[YOUR GOAL]: Repeat each line word for word.

[DATA SUPPLIED]:
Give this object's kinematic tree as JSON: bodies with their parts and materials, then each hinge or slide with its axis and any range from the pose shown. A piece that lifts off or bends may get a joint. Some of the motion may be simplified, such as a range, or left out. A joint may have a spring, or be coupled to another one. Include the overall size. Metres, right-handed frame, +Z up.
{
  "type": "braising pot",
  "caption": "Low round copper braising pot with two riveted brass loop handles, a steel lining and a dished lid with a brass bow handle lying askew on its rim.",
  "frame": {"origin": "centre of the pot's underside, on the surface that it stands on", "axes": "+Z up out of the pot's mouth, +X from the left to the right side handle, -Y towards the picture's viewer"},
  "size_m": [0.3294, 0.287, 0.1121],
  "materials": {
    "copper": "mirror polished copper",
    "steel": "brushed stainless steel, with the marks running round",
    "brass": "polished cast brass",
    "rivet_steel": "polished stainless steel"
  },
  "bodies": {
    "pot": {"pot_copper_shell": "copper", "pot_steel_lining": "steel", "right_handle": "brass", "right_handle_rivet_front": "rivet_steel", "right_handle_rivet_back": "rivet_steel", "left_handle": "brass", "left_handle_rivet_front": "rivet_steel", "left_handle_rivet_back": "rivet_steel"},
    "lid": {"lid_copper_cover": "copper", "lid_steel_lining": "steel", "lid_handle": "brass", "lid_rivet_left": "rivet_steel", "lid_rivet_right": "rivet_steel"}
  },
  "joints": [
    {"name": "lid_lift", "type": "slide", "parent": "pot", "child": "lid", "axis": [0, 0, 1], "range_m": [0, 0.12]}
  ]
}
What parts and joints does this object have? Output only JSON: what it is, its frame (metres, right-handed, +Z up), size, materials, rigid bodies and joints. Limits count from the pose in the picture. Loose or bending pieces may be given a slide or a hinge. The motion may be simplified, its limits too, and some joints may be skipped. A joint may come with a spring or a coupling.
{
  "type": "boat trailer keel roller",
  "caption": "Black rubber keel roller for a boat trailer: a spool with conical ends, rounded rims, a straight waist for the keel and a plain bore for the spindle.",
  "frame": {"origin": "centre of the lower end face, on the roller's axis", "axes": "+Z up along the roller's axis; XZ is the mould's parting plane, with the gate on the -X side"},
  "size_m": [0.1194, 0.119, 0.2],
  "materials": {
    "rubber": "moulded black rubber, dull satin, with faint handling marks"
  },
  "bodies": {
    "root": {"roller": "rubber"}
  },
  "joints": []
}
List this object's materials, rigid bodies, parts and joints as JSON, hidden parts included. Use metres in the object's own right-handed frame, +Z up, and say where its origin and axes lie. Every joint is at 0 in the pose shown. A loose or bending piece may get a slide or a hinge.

[EXERCISE RESPONSE]:
Give this object's kinematic tree as JSON: bodies with their parts and materials, then each hinge or slide with its axis and any range from the pose shown. A piece that lifts off or bends may get a joint. Some of the motion may be simplified, such as a range, or left out. A joint may have a spring, or be coupled to another one. Include the overall size. Metres, right-handed frame, +Z up.
{
  "type": "braising pot",
  "caption": "Low round copper braising pot with two riveted brass loop handles, a steel lining and a dished lid with a brass bow handle lying askew on its rim.",
  "frame": {"origin": "centre of the pot's underside, on the surface that it stands on", "axes": "+Z up out of the pot's mouth, +X from the left to the right side handle, -Y towards the picture's viewer"},
  "size_m": [0.3294, 0.287, 0.1121],
  "materials": {
    "copper": "mirror polished copper",
    "steel": "brushed stainless steel, with the marks running round",
    "brass": "polished cast brass",
    "rivet_steel": "polished stainless steel"
  },
  "bodies": {
    "pot": {"pot_copper_shell": "copper", "pot_steel_lining": "steel", "right_handle": "brass", "right_handle_rivet_front": "rivet_steel", "right_handle_rivet_back": "rivet_steel", "left_handle": "brass", "left_handle_rivet_front": "rivet_steel", "left_handle_rivet_back": "rivet_steel"},
    "lid": {"lid_copper_cover": "copper", "lid_steel_lining": "steel", "lid_handle": "brass", "lid_rivet_left": "rivet_steel", "lid_rivet_right": "rivet_steel"}
  },
  "joints": [
    {"name": "lid_lift", "type": "slide", "parent": "pot", "child": "lid", "axis": [0, 0, 1], "range_m": [0, 0.12]}
  ]
}
What parts and joints does this object have? Output only JSON: what it is, its frame (metres, right-handed, +Z up), size, materials, rigid bodies and joints. Limits count from the pose in the picture. Loose or bending pieces may be given a slide or a hinge. The motion may be simplified, its limits too, and some joints may be skipped. A joint may come with a spring or a coupling.
{
  "type": "boat trailer keel roller",
  "caption": "Black rubber keel roller for a boat trailer: a spool with conical ends, rounded rims, a straight waist for the keel and a plain bore for the spindle.",
  "frame": {"origin": "centre of the lower end face, on the roller's axis", "axes": "+Z up along the roller's axis; XZ is the mould's parting plane, with the gate on the -X side"},
  "size_m": [0.1194, 0.119, 0.2],
  "materials": {
    "rubber": "moulded black rubber, dull satin, with faint handling marks"
  },
  "bodies": {
    "root": {"roller": "rubber"}
  },
  "joints": []
}
List this object's materials, rigid bodies, parts and joints as JSON, hidden parts included. Use metres in the object's own right-handed frame, +Z up, and say where its origin and axes lie. Every joint is at 0 in the pose shown. A loose or bending piece may get a slide or a hinge.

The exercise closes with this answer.